La réduction du coût de ce composant sera donc primordiale pour faire décoller la filière. Les professionnels du secteur espèrent atteindre ce point de bascule en 2030. Compte tenu de la vitesse de réduction des coûts observée précédemment dans l'éolien posé, ils semblent plutôt confiants
L'autre grand défi doit être relevé par RTE, chargé du raccordement électriques des parcs éoliens en mer. D'un point de vue technique, le gestionnaire du réseau doit notamment vérifier le comportement et l'usure de câbles dynamiques très haute tension et planche sur la mise au point de postes de raccordement électriques flottants, dont les flotteurs devront être en mesure de gérer la houle afin de limiter au maximum les vibrations. Pour optimiser ses coûts, RTE mise aussi sur le raccordement mutualisé de plusieurs parcs.
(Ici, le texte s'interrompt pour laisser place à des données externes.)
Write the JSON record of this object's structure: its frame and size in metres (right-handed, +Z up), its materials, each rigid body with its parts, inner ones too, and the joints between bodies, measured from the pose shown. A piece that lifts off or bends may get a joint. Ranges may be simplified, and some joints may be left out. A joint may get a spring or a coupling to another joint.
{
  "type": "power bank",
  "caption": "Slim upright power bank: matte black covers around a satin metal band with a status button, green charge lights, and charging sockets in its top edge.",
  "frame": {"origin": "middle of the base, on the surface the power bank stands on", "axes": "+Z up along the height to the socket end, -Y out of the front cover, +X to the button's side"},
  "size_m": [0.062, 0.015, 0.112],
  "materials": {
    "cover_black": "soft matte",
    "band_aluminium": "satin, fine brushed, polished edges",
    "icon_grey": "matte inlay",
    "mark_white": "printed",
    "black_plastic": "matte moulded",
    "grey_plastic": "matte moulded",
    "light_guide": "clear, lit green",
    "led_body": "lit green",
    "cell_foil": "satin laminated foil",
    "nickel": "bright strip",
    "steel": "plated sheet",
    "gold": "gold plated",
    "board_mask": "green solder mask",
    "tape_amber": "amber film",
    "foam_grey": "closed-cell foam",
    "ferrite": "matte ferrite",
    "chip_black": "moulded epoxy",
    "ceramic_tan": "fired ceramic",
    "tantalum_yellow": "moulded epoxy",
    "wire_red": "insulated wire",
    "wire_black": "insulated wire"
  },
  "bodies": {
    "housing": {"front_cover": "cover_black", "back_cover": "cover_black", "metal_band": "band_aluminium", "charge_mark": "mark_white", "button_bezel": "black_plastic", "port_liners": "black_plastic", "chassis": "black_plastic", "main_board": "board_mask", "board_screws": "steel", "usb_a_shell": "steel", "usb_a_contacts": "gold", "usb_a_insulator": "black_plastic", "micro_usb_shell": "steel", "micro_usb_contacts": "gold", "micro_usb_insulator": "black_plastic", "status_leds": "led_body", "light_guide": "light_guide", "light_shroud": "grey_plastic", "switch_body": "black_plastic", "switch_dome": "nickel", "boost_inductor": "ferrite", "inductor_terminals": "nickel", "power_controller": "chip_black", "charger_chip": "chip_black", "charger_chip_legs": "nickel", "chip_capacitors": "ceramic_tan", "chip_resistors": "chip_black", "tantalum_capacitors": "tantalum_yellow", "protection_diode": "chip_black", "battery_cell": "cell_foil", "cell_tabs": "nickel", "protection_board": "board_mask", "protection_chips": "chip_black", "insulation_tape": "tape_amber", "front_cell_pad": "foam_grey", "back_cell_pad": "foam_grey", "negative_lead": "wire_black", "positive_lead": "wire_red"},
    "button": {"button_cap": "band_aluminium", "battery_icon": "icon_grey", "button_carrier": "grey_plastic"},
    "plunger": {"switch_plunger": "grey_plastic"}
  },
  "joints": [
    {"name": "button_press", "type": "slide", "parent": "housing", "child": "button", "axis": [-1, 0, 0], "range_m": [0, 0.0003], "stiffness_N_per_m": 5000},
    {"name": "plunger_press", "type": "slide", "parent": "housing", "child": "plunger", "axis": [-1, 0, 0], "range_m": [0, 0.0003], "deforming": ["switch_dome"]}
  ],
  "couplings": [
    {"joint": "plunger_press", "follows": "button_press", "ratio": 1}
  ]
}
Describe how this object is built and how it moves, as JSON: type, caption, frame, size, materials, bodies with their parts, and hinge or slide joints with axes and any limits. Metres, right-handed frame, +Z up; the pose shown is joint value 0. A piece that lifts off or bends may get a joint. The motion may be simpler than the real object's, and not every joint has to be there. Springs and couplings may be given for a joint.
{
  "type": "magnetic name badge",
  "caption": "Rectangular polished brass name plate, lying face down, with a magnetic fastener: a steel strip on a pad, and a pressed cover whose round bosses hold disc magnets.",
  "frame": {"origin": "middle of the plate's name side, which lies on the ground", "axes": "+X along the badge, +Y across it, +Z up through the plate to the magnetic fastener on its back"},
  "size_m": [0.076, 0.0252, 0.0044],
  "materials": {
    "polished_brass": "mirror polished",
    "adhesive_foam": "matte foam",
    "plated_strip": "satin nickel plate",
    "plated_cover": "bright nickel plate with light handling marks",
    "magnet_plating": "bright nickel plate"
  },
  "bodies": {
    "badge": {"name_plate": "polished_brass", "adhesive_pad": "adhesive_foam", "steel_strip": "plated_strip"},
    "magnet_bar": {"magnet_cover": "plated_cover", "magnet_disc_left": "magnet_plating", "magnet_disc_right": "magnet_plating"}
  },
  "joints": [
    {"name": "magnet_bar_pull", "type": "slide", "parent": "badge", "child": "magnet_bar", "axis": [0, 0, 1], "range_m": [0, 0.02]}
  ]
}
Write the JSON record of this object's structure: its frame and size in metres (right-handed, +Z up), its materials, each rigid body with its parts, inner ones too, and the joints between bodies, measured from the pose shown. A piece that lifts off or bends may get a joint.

Faire baisser le coût du raccordement
L'enjeu est de taille car plus les parcs sont installés loin des côtes, plus les coûts de raccordement sont élevés, les besoins en câbles étant plus importants. Par ailleurs, plus la puissance de production est élevée, plus les matériels sont significatifs et donc onéreux. Or aujourd'hui "la course à la taille nécessite de s'éloigner des côtes pour des raisons d'acceptabilité", souligne le directeur exécutif des affaires maritimes de RTE.
Si la France ambitionne d'être à la pointe de l'éolien flottant et compte des pépites dans ce domaine, comme la PME provençale Ideol (désormais contrôlée par le groupe norvégien BW), d'autres pays sont déjà plus avancés. C'est le cas de l'Ecosse et du Portugal. Le pays de la péninsule ibérique a relié, en décembre dernier, la plus grande éolienne flottante au monde (190 mètres de haut) au continent. Le Japon, les Etats-Unis et Taiwan sont également très engagés dans le développement de cette technologie. "La mer du Nord est le berceau de l'éolien posé, le bassin méditerranéen sera probablement le berceau de l'éolien flottant", veut croire, pour sa part, Régis Boigegrain.